## Aim of the exercise
Every line below should be repeated exactly.

## Data segment
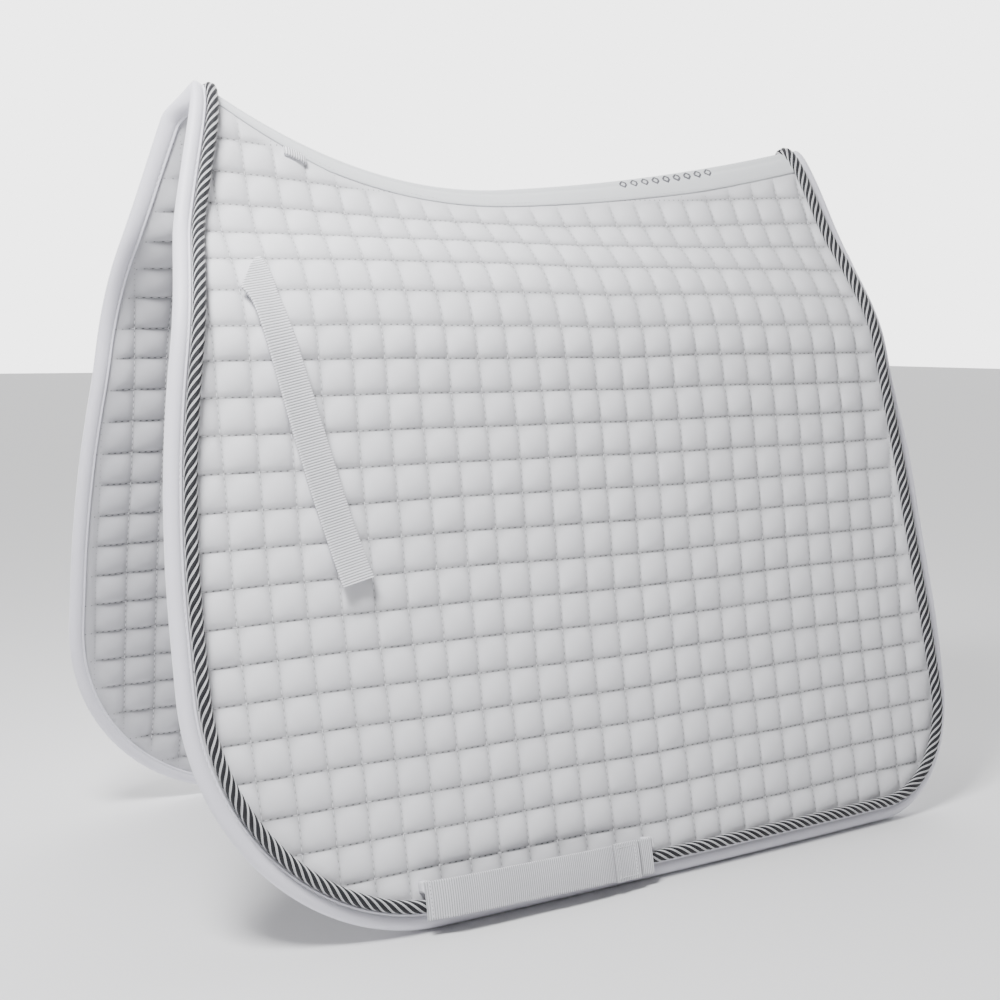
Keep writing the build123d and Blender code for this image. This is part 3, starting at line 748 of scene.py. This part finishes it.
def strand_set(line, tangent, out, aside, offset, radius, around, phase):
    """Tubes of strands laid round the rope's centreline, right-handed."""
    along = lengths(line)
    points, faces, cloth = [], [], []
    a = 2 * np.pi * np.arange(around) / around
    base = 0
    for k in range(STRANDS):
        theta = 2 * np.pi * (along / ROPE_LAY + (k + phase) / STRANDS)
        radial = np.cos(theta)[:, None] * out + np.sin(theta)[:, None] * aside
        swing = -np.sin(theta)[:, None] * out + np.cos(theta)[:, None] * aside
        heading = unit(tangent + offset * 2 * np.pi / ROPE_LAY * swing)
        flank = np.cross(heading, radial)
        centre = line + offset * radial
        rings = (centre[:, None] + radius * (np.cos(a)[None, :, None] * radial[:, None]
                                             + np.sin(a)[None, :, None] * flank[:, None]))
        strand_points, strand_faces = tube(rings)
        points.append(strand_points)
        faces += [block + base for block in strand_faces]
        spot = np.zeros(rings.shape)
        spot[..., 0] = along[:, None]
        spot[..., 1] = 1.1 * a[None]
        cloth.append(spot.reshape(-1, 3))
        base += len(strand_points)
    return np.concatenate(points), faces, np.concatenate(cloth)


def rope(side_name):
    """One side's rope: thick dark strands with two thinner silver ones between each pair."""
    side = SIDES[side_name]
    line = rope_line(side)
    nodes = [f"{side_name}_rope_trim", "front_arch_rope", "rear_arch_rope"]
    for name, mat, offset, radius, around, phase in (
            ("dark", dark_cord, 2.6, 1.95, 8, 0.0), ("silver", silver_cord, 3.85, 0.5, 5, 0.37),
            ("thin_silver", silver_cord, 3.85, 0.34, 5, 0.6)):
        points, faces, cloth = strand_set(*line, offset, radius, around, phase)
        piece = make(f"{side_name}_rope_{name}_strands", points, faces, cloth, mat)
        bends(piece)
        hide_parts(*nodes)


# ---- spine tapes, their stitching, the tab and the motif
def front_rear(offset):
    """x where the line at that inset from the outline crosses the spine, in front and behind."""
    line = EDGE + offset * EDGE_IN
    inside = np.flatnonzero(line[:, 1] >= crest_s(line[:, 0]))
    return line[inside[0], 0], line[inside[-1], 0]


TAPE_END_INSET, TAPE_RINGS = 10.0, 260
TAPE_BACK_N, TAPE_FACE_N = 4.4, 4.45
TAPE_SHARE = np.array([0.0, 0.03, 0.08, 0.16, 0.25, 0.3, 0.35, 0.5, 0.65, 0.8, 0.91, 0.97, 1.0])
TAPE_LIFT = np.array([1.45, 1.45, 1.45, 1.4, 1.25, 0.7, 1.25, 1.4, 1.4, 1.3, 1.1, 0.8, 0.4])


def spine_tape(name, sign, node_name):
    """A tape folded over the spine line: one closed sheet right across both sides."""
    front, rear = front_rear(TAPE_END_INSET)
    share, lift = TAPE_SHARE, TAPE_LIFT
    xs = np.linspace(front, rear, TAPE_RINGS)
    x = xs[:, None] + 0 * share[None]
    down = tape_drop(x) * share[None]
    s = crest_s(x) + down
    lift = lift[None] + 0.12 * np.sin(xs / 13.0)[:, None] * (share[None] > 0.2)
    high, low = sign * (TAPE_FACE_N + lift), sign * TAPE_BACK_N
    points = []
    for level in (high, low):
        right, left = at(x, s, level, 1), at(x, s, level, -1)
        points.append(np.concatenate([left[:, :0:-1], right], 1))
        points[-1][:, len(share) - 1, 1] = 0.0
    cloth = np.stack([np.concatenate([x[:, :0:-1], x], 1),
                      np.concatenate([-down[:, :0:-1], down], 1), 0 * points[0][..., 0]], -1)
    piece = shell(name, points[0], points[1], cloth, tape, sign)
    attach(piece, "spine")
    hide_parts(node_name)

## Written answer
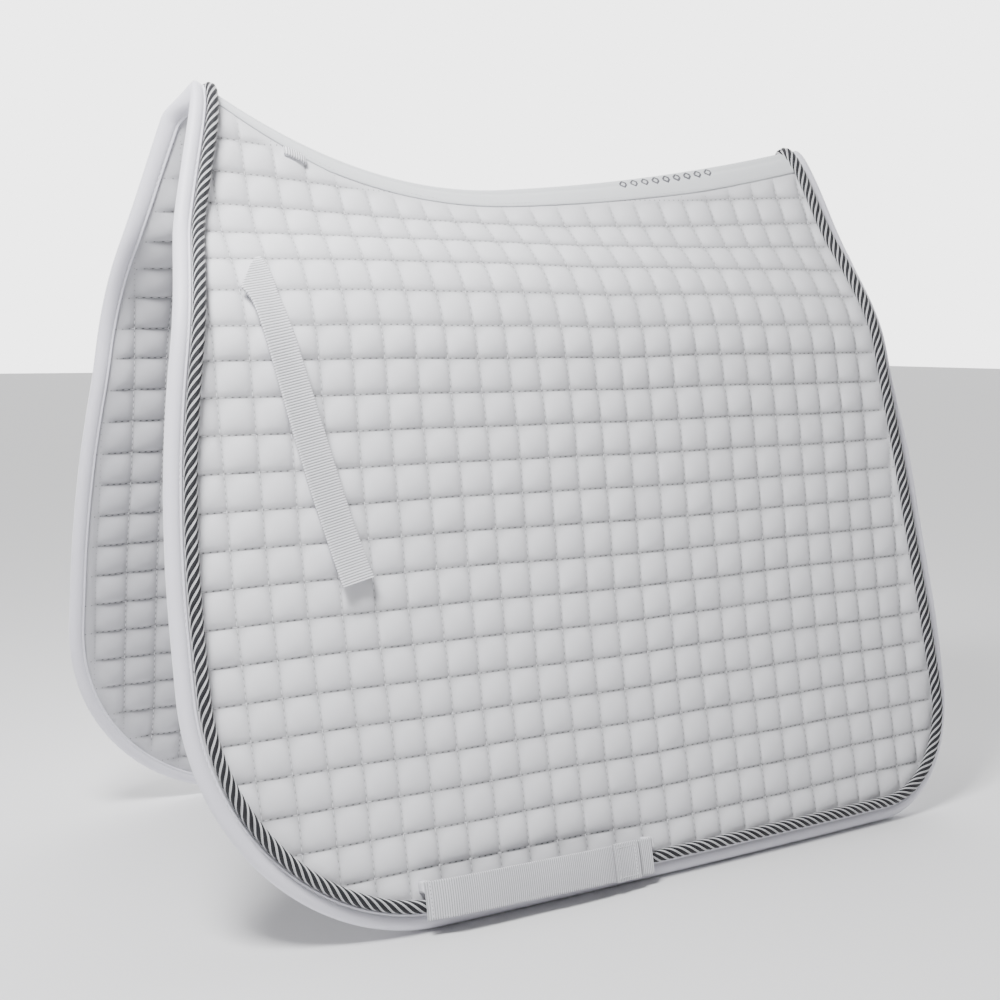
Keep writing the build123d and Blender code for this image. This is part 3, starting at line 748 of scene.py. This part finishes it.
def strand_set(line, tangent, out, aside, offset, radius, around, phase):
    """Tubes of strands laid round the rope's centreline, right-handed."""
    along = lengths(line)
    points, faces, cloth = [], [], []
    a = 2 * np.pi * np.arange(around) / around
    base = 0
    for k in range(STRANDS):
        theta = 2 * np.pi * (along / ROPE_LAY + (k + phase) / STRANDS)
        radial = np.cos(theta)[:, None] * out + np.sin(theta)[:, None] * aside
        swing = -np.sin(theta)[:, None] * out + np.cos(theta)[:, None] * aside
        heading = unit(tangent + offset * 2 * np.pi / ROPE_LAY * swing)
        flank = np.cross(heading, radial)
        centre = line + offset * radial
        rings = (centre[:, None] + radius * (np.cos(a)[None, :, None] * radial[:, None]
                                             + np.sin(a)[None, :, None] * flank[:, None]))
        strand_points, strand_faces = tube(rings)
        points.append(strand_points)
        faces += [block + base for block in strand_faces]
        spot = np.zeros(rings.shape)
        spot[..., 0] = along[:, None]
        spot[..., 1] = 1.1 * a[None]
        cloth.append(spot.reshape(-1, 3))
        base += len(strand_points)
    return np.concatenate(points), faces, np.concatenate(cloth)


def rope(side_name):
    """One side's rope: thick dark strands with two thinner silver ones between each pair."""
    side = SIDES[side_name]
    line = rope_line(side)
    nodes = [f"{side_name}_rope_trim", "front_arch_rope", "rear_arch_rope"]
    for name, mat, offset, radius, around, phase in (
            ("dark", dark_cord, 2.6, 1.95, 8, 0.0), ("silver", silver_cord, 3.85, 0.5, 5, 0.37),
            ("thin_silver", silver_cord, 3.85, 0.34, 5, 0.6)):
        points, faces, cloth = strand_set(*line, offset, radius, around, phase)
        piece = make(f"{side_name}_rope_{name}_strands", points, faces, cloth, mat)
        bends(piece)
        hide_parts(*nodes)


# ---- spine tapes, their stitching, the tab and the motif
def front_rear(offset):
    """x where the line at that inset from the outline crosses the spine, in front and behind."""
    line = EDGE + offset * EDGE_IN
    inside = np.flatnonzero(line[:, 1] >= crest_s(line[:, 0]))
    return line[inside[0], 0], line[inside[-1], 0]


TAPE_END_INSET, TAPE_RINGS = 10.0, 260
TAPE_BACK_N, TAPE_FACE_N = 4.4, 4.45
TAPE_SHARE = np.array([0.0, 0.03, 0.08, 0.16, 0.25, 0.3, 0.35, 0.5, 0.65, 0.8, 0.91, 0.97, 1.0])
TAPE_LIFT = np.array([1.45, 1.45, 1.45, 1.4, 1.25, 0.7, 1.25, 1.4, 1.4, 1.3, 1.1, 0.8, 0.4])


def spine_tape(name, sign, node_name):
    """A tape folded over the spine line: one closed sheet right across both sides."""
    front, rear = front_rear(TAPE_END_INSET)
    share, lift = TAPE_SHARE, TAPE_LIFT
    xs = np.linspace(front, rear, TAPE_RINGS)
    x = xs[:, None] + 0 * share[None]
    down = tape_drop(x) * share[None]
    s = crest_s(x) + down
    lift = lift[None] + 0.12 * np.sin(xs / 13.0)[:, None] * (share[None] > 0.2)
    high, low = sign * (TAPE_FACE_N + lift), sign * TAPE_BACK_N
    points = []
    for level in (high, low):
        right, left = at(x, s, level, 1), at(x, s, level, -1)
        points.append(np.concatenate([left[:, :0:-1], right], 1))
        points[-1][:, len(share) - 1, 1] = 0.0
    cloth = np.stack([np.concatenate([x[:, :0:-1], x], 1),
                      np.concatenate([-down[:, :0:-1], down], 1), 0 * points[0][..., 0]], -1)
    piece = shell(name, points[0], points[1], cloth, tape, sign)
    attach(piece, "spine")
    hide_parts(node_name)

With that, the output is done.